More than 400 members of nursing home staff have died from the coronavirus as of June, and 34,000 have been infected.
Boesen said restructuring current aid programs could help the facilities out.
“There’s an existing loan program that long-term health care facilities can use for extraordinary expenses during construction, so we’re trying to change it and say we have extraordinary expenses that are COVID-related,” he said.
The program is through HUD, and Boesen said the agency has been responsive and supportive of the change.
While his work lobbying the FHA has stepped up during the coronavirus, his annual “Big Lebowski”-themed concert, which had been slated for May, was canceled amid Washington, D.C.’s social distancing restrictions.
For the concert, a 19-person band gets into character and performs the cult film’s Creedence Clearwater Revival-heavy soundtrack while the movie plays in the background and food and drinks connected to it are served.
The show has been rescheduled for September at the Pearl Street Warehouse at The Wharf, but Boesen isn’t fully convinced it will happen.
“We just don’t know if it makes any sense,” he said.
Not that he has much free time on his hands these days. Another issue of rising importance for nursing homes during the pandemic is liability protections, which Senate Republicans, the White House and the business community have been pushing for across numerous industries.
“One of the big issues of course is, who will receive protection,” he said. “Our question is who does it cover? A lot of folks say, well if it covers doctors, nurses and hospitals, are we OK? Some folks say, for assisted living, it’s not necessary.”
But Boesen argues that in cases where the facility acted responsibility and someone still contracted coronavirus, they should be protected.

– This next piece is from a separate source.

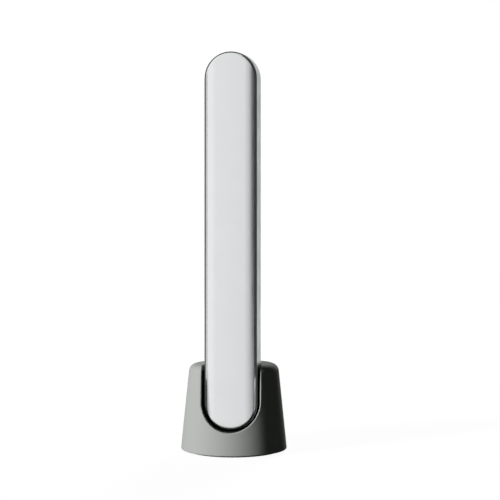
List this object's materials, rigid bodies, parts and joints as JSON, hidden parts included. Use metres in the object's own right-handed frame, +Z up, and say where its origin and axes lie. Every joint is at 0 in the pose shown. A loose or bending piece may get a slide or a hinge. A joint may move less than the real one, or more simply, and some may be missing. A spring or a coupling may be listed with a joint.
{
  "type": "stick facial device",
  "caption": "Slim round-ended facial stick with a long satin front panel, standing upright in a round tapered charging stand with a U-shaped front notch.",
  "frame": {"origin": "centre of the stand's underside, on the table", "axes": "+Z up along the stand's axis, -Y is the front, towards which the stick's long panel and the stand's notch face, +X to the right seen from the front"},
  "size_m": [0.0468, 0.0468, 0.175],
  "materials": {
    "satin_silver": "satin silver-white lacquer",
    "dark_gloss": "glossy near-black",
    "frame_metal": "fine satin, slightly green-grey",
    "back_grey": "satin grey lacquer",
    "key_grey": "satin grey",
    "soft_rubber": "matt black",
    "polished_chrome": "mirror polish",
    "gold_plate": "gold plated",
    "chip_black": "matt black",
    "stem_tan": "matt tan",
    "light_clear": "milky clear",
    "chassis_grey": "matt dark grey",
    "board_green": "solder resist green",
    "screw_steel": "bright steel",
    "cell_blue": "blue shrink sleeve over a metal cell",
    "pad_foam": "dark foam",
    "weight_metal": "dense sintered metal",
    "lead_amber": "amber film",
    "stand_grey": "matt warm grey",
    "cradle_black": "matt black",
    "ballast_metal": "zinc grey",
    "base_dark": "matt dark grey"
  },
  "bodies": {
    "stand": {"stand_shell": "stand_grey", "cradle": "cradle_black", "contact_block": "cradle_black", "pin_spring_left": "screw_steel", "pin_spring_right": "screw_steel", "dock_board": "board_green", "charge_inlet": "screw_steel", "inlet_tongue": "cradle_black", "ballast": "ballast_metal", "ballast_screws": "screw_steel", "base_plate": "base_dark", "base_screws": "screw_steel", "foot_ring": "soft_rubber"},
    "stick": {"front_panel": "satin_silver", "trim_ring": "dark_gloss", "side_frame": "frame_metal", "back_shell": "back_grey", "case_seal": "soft_rubber", "head_insulator": "dark_gloss", "electrode_left": "polished_chrome", "electrode_right": "polished_chrome", "electrode_contacts": "gold_plate", "power_switch": "chip_black", "level_switch": "chip_black", "light_guide": "light_clear", "chassis": "chassis_grey", "circuit_board": "board_green", "board_chips": "chip_black", "board_screws": "screw_steel", "case_screws": "screw_steel", "battery_cell": "cell_blue", "battery_pad": "pad_foam", "battery_tabs": "screw_steel", "motor_can": "screw_steel", "motor_mount": "soft_rubber", "charge_contacts": "gold_plate", "charge_leads": "lead_amber"},
    "power_key": {"power_button": "key_grey", "power_stem": "stem_tan"},
    "level_key": {"level_button": "key_grey", "level_stem": "stem_tan"},
    "motor_rotor": {"motor_weight": "weight_metal"},
    "pin_left": {"charge_pin_left": "gold_plate"},
    "pin_right": {"charge_pin_right": "gold_plate"}
  },
  "joints": [
    {"name": "stick_lift", "type": "slide", "parent": "stand", "child": "stick", "axis": [0, 0, 1], "range_m": [0, 0.045]},
    {"name": "power_button_press", "type": "slide", "parent": "stick", "child": "power_key", "axis": [0, -1, 0], "range_m": [0, 0.0004], "stiffness_N_per_m": 3000, "springref_m": -0.0001},
    {"name": "level_button_press", "type": "slide", "parent": "stick", "child": "level_key", "axis": [0, -1, 0], "range_m": [0, 0.0004], "stiffness_N_per_m": 3000, "springref_m": -0.0001},
    {"name": "motor_spin", "type": "hinge", "parent": "stick", "child": "motor_rotor", "pos_m": [0, -0.0106, 0.16], "axis": [0, 0, 1], "continuous": true},
    {"name": "charge_pin_left_press", "type": "slide", "parent": "stand", "child": "pin_left", "axis": [0, 0, -1], "range_m": [0, 0.0005], "stiffness_N_per_m": 1000, "springref_m": -0.0003, "deforming": ["pin_spring_left"]},
    {"name": "charge_pin_right_press", "type": "slide", "parent": "stand", "child": "pin_right", "axis": [0, 0, -1], "range_m": [0, 0.0005], "stiffness_N_per_m": 1000, "springref_m": -0.0003, "deforming": ["pin_spring_right"]}
  ]
}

“There’s no way to explain to someone suffering from Alzheimer’s that they have to maintain social distancing,” he said.
Lobbying itself has of course also changed significantly in the age of the coronavirus, and Boesen eagerly awaits a return to a more in-person Washington.

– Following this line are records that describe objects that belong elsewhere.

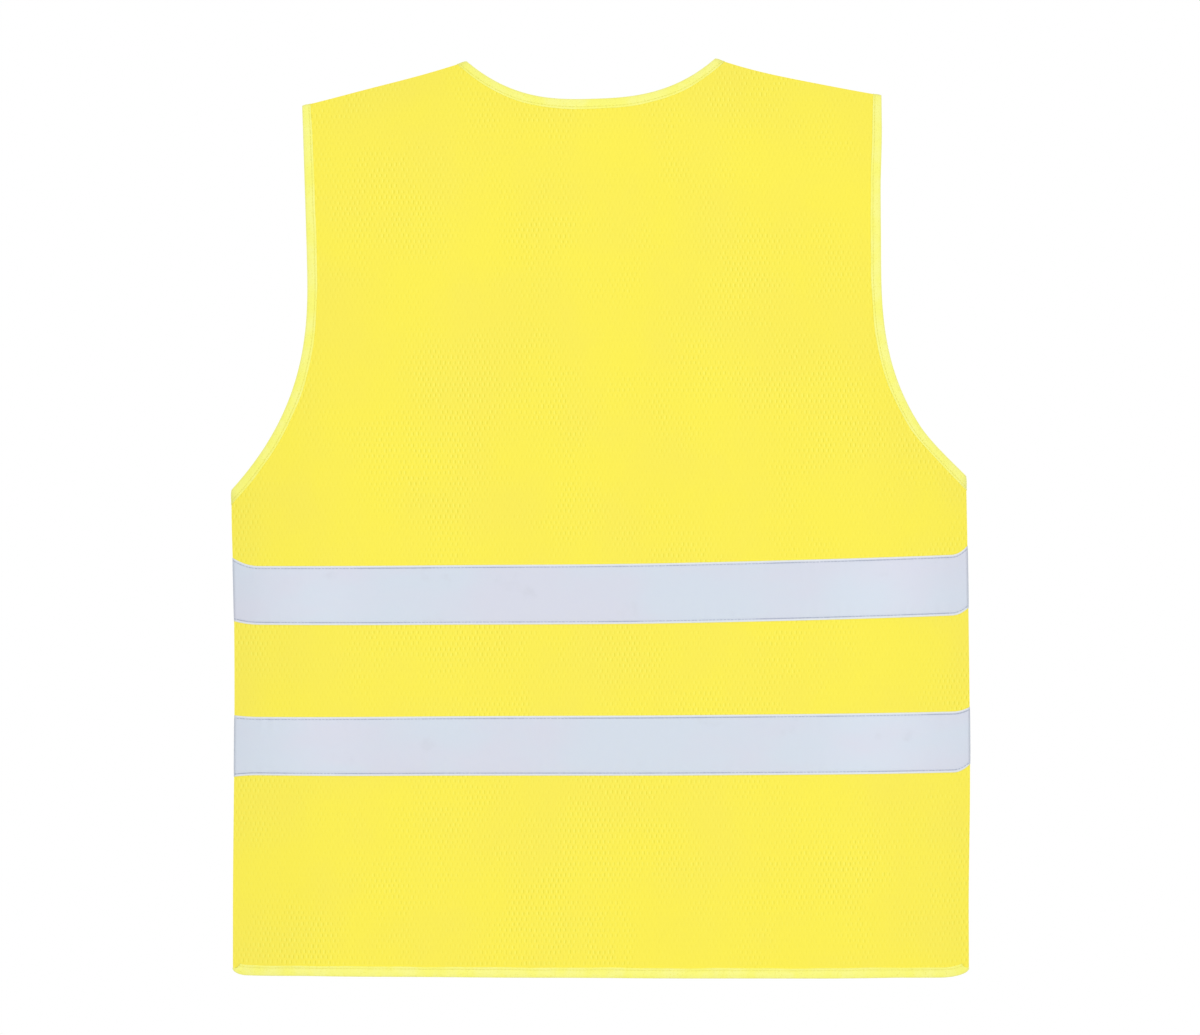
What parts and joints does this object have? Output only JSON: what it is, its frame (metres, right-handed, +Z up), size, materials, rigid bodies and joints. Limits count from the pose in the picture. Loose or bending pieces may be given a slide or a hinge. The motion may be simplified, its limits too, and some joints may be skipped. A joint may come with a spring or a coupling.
{
  "type": "high visibility vest",
  "caption": "Sleeveless fluorescent yellow mesh safety vest with reflective tapes, bound edges and a V neck front that folds open on a hook and loop closure.",
  "frame": {"origin": "middle of the line between the two neck points, at the top of the shoulder seams", "axes": "+Z up along the body, +X to the right of someone who looks at the back, the back faces -Y and the front faces +Y"},
  "size_m": [0.616, 0.0752, 0.77],
  "materials": {
    "mesh": "matt knitted polyester mesh, fluorescent yellow",
    "binding": "woven binding tape with a slight sheen, lemon yellow",
    "reflective_tape": "glass-bead retroreflective tape, silver grey",
    "hook": "moulded nylon hooks on a woven ground",
    "loop": "brushed nylon loops",
    "label": "smooth white satin, blank",
    "seam": "overlocked thread, lemon yellow"
  },
  "bodies": {
    "vest": {"back_panel": "mesh", "front_left_panel": "mesh", "front_right_panel": "mesh", "neck_binding": "binding", "armhole_binding_left": "binding", "armhole_binding_right": "binding", "hem_binding": "binding", "upper_tape_back": "reflective_tape", "upper_tape_left_side": "reflective_tape", "upper_tape_right_side": "reflective_tape", "lower_tape_back": "reflective_tape", "lower_tape_left_side": "reflective_tape", "lower_tape_right_side": "reflective_tape", "shoulder_seam_left": "seam", "shoulder_seam_right": "seam", "side_seam_left": "seam", "side_seam_right": "seam"},
    "outer_front": {"front_left_flap": "mesh", "front_edge_binding_left": "binding", "hem_binding_flap_left": "binding", "upper_tape_left_flap": "reflective_tape", "lower_tape_left_flap": "reflective_tape", "hook_patch_upper": "hook", "hook_patch_lower": "hook"},
    "inner_front": {"front_right_flap": "mesh", "front_edge_binding_right": "binding", "hem_binding_flap_right": "binding", "upper_tape_right_flap": "reflective_tape", "lower_tape_right_flap": "reflective_tape", "loop_patch_upper": "loop", "loop_patch_lower": "loop"},
    "labels": {"care_label": "label", "size_tab": "label"}
  },
  "joints": [
    {"name": "outer_front_fold", "type": "hinge", "parent": "vest", "child": "outer_front", "pos_m": [-0.17, 0.0398, -0.77], "axis": [0.1577, 0, 0.9875], "range_deg": [0, 170]},
    {"name": "inner_front_fold", "type": "hinge", "parent": "vest", "child": "inner_front", "pos_m": [0.17, 0.0358, -0.77], "axis": [0.1577, 0, -0.9875], "range_deg": [0, 102]},
    {"name": "label_flip", "type": "hinge", "parent": "vest", "child": "labels", "pos_m": [0, -0.02545, -0.043], "axis": [1, 0, 0], "range_deg": [0, 150]}
  ],
  "couplings": [
    {"joint": "inner_front_fold", "follows": "outer_front_fold", "ratio": 0.6}
  ]
}
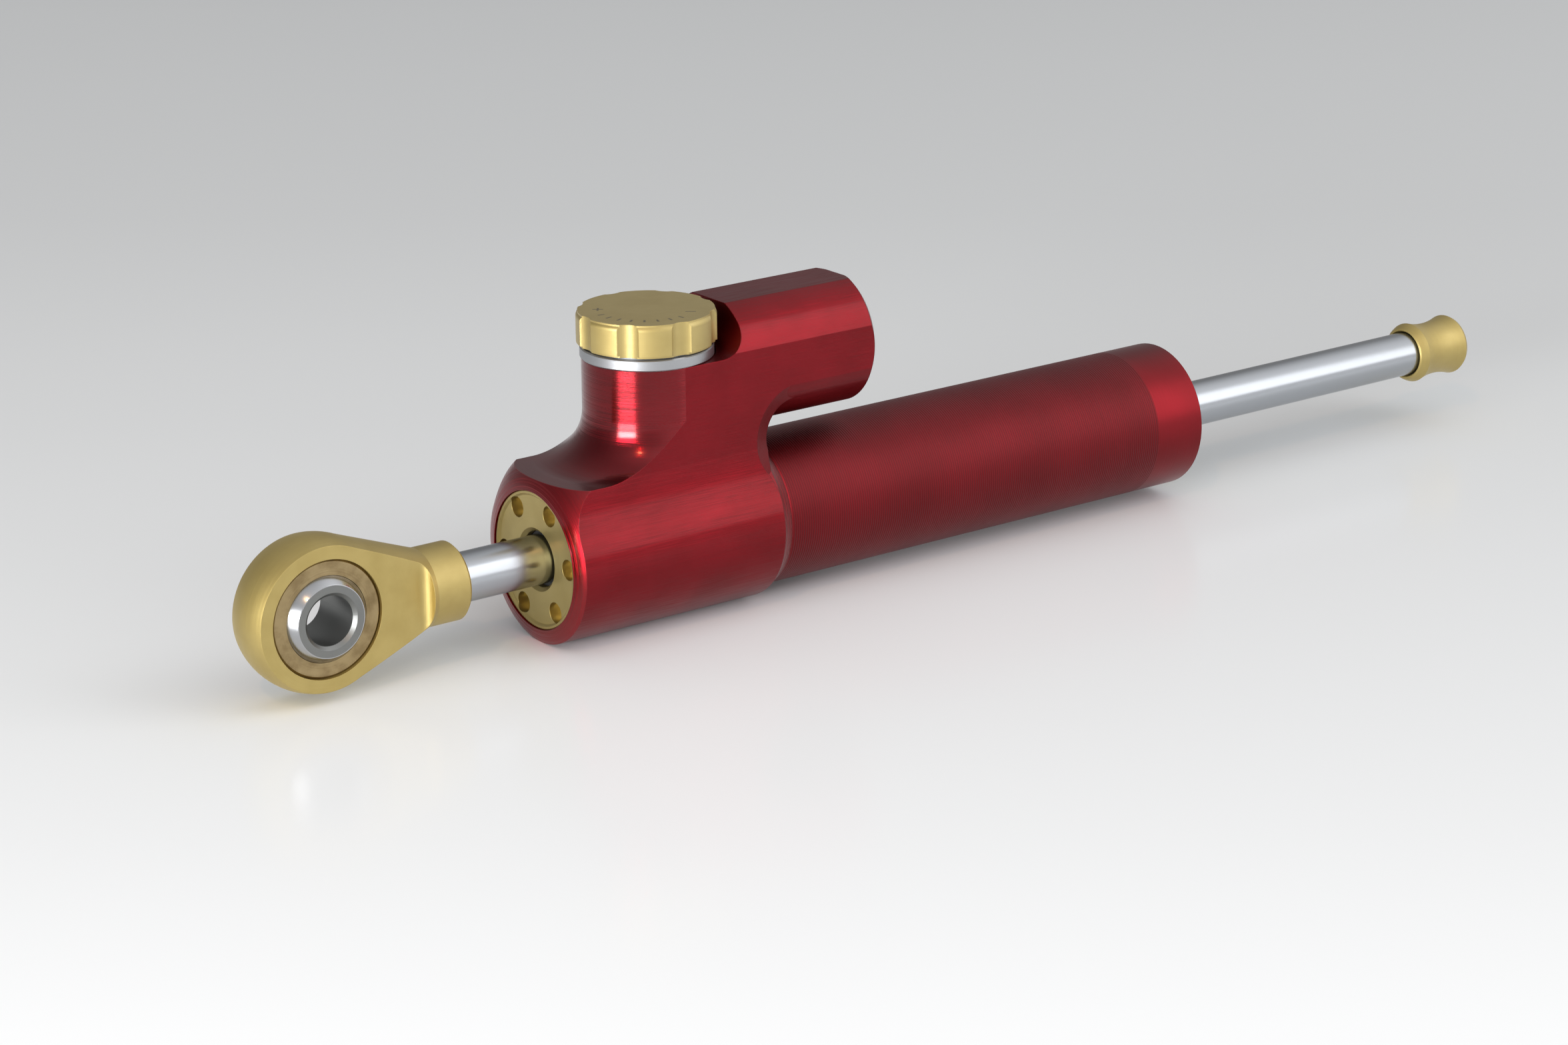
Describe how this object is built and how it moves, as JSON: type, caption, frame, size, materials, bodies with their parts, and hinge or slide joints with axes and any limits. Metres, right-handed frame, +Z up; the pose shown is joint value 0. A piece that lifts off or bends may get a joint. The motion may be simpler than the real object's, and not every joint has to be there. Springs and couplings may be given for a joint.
{
  "type": "motorcycle steering damper",
  "caption": "Through-rod hydraulic steering damper with a spherical rod end, a tail stop, a knob-set needle valve and a spring-loaded reservoir barrel over the main tube.",
  "frame": {"origin": "centre of the rod end's ball, on the damper's axis", "axes": "+X along the rod towards the tail stop, +Y along the ball's bolt bore, +Z up through the adjuster knob"},
  "size_m": [0.2574, 0.0276, 0.0512],
  "materials": {
    "red_anodised": "satin red anodised, fine turning and brushing lines",
    "gold_anodised": "satin gold anodised",
    "silver_anodised": "satin, turned",
    "chromed_rod": "hard chrome, mirror polished",
    "polished_steel": "polished bearing steel",
    "bearing_bronze": "machined bronze, stained",
    "steel": "machined",
    "black_rubber": "matte",
    "ring_plastic": "filled PTFE"
  },
  "bodies": {
    "damper_body": {"valve_head": "red_anodised", "cylinder_tube": "red_anodised", "inner_cylinder": "steel", "tube_oring": "black_rubber", "front_gland_nut": "gold_anodised", "front_wiper": "black_rubber", "front_rod_seal": "black_rubber", "front_rod_guide": "bearing_bronze", "front_guide_oring": "black_rubber", "rear_gland_nut": "gold_anodised", "rear_wiper": "black_rubber", "rear_rod_seal": "black_rubber", "rear_rod_guide": "bearing_bronze", "rear_guide_oring": "black_rubber", "knob_collar": "silver_anodised", "spindle_oring": "black_rubber", "needle_guide": "bearing_bronze", "needle_seat": "bearing_bronze", "reservoir_spring": "steel", "reservoir_plug": "gold_anodised", "reservoir_plug_oring": "black_rubber", "reservoir_circlip": "steel"},
    "piston_ring": {"piston_ring": "ring_plastic"},
    "rod": {"piston_rod": "chromed_rod", "piston": "bearing_bronze", "piston_circlips": "steel", "tail_stop": "gold_anodised", "rod_end_housing": "gold_anodised", "rod_end_race": "bearing_bronze"},
    "rod_end_ball": {"rod_end_ball": "polished_steel"},
    "knob": {"adjuster_knob": "gold_anodised", "knob_grub_screw": "steel", "detent_ball": "polished_steel", "detent_spring": "steel", "adjuster_spindle": "steel"},
    "needle": {"adjuster_needle": "steel"},
    "reservoir_piston": {"reservoir_piston": "bearing_bronze", "reservoir_piston_oring": "black_rubber"}
  },
  "joints": [
    {"name": "rod_slide", "type": "slide", "parent": "damper_body", "child": "piston_ring", "axis": [1, 0, 0], "range_m": [-0.061, 0.014]},
    {"name": "rod_spin", "type": "hinge", "parent": "piston_ring", "child": "rod", "pos_m": [0.129, 0, 0], "axis": [1, 0, 0], "continuous": true},
    {"name": "ball_tilt", "type": "hinge", "parent": "rod", "child": "rod_end_ball", "pos_m": [0, 0, 0], "axis": [0, 0, 1], "range_deg": [-13, 13]},
    {"name": "knob_turn", "type": "hinge", "parent": "damper_body", "child": "knob", "pos_m": [0.0624, 0, 0.0353], "axis": [0, 0, -1], "range_deg": [0, 345]},
    {"name": "needle_feed", "type": "slide", "parent": "damper_body", "child": "needle", "axis": [0, 0, -1], "range_m": [0, 0.00096]},
    {"name": "reservoir_float", "type": "slide", "parent": "damper_body", "child": "reservoir_piston", "axis": [1, 0, 0], "range_m": [-0.003, 0.002], "stiffness_N_per_m": 300, "deforming": ["reservoir_spring"]}
  ],
  "couplings": [
    {"joint": "needle_feed", "follows": "knob_turn", "m_per_rad": 0.00015915}
  ]
}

“Working with members, I like doing over the phone,” he said. “But working with staff — you can’t go to the Capitol Lounge and get a beer and say, ‘What are we going to do about this bill?’ It’s more formal and awkward now.”
He also hopes to return to rehearsing with the multiple bands he’s in, even if they can’t perform.

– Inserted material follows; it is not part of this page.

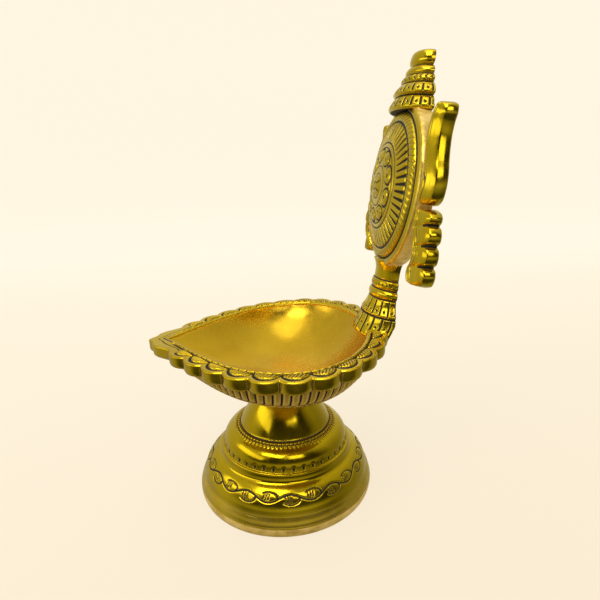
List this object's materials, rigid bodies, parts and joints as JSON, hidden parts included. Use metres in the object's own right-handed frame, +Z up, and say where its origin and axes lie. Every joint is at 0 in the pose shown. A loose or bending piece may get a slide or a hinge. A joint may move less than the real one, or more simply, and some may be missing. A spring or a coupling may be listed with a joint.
{
  "type": "oil lamp",
  "caption": "Footed brass oil lamp: leaf-shaped bowl with a pointed spout on a hollow pedestal, and a wheel medallion back plate with a crown and side flames.",
  "frame": {"origin": "centre of the foot ring, on the surface that the lamp stands on", "axes": "+Z up; the spout points to -Y and the back plate stands at +Y; +X is to the right of the spout seen from behind the plate"},
  "size_m": [0.089, 0.1026, 0.1621],
  "materials": {
    "pedestal_brass": "turned and polished brass with dark patina in the engraving and a duller as-cast foot rim",
    "bowl_brass": "polished border and satin hollow, dark patina in the petal border and flutes",
    "plate_brass": "chased and polished brass with dark patina in the grooves, as-cast edges",
    "screw_brass": "plain machined brass"
  },
  "bodies": {
    "pedestal": {"pedestal": "pedestal_brass"},
    "stud": {"bowl_stud": "screw_brass"},
    "bowl": {"bowl": "bowl_brass", "stem": "plate_brass", "stem_screw": "screw_brass", "stem_pin": "screw_brass", "chakra_disc": "plate_brass", "crown_finial": "plate_brass", "crown_pin": "screw_brass", "flame_right": "plate_brass", "flame_left": "plate_brass", "ribbon_right": "plate_brass", "ribbon_left": "plate_brass", "side_pins": "screw_brass"}
  },
  "joints": [
    {"name": "bowl_lift", "type": "slide", "parent": "pedestal", "child": "stud", "axis": [0, 0, 1], "range_m": [0, 0.008]},
    {"name": "bowl_turn", "type": "hinge", "parent": "stud", "child": "bowl", "pos_m": [0, 0, 0.042], "axis": [0, 0, 1], "range_deg": [0, 2304]}
  ],
  "couplings": [
    {"joint": "bowl_lift", "follows": "bowl_turn", "m_per_rad": 0.00019894}
  ]
}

He is part of an eight-person ska band, Free Lobster Buffet, and this period has been the longest break from playing together they’ve had in the band’s 14 years.
Boesen, a New Mexico native, first interned in D.C. with then-Minnesota Sen. David Durenberger (R) in 1991. He later worked for what was then the House Banking Committee, as well as the Senate Indian Affairs Committee, and was executive director of the National American Indian Housing Council.
He was an appointee in 2001 for Bush’s HUD parachute team, a group of five appointees tasked with taking over the agency before Senate-confirmed officials came in.
Bush’s HUD Secretary Mel Martinez appointed Boesen to serve as policy adviser on his personal staff before he served at the FHA and then became a lobbyist 2004.
In 2014, Boesen went to a fundraiser for then-Rep. Kyrsten Sinema (D-Ariz.), but he didn’t realize before attending that its theme was “The Big Lebowski,” a movie that was already one of his favorites. And it suited him perfectly because of his resemblance to the main character.
He was inspired as a result later that year to put together the first “Big Lebowski”-themed concert, which Sinema attended.
“As I started to let my hair grow a little bit longer, I started to look like him. I definitely stand out at fundraisers, that’s for damn sure,” he said.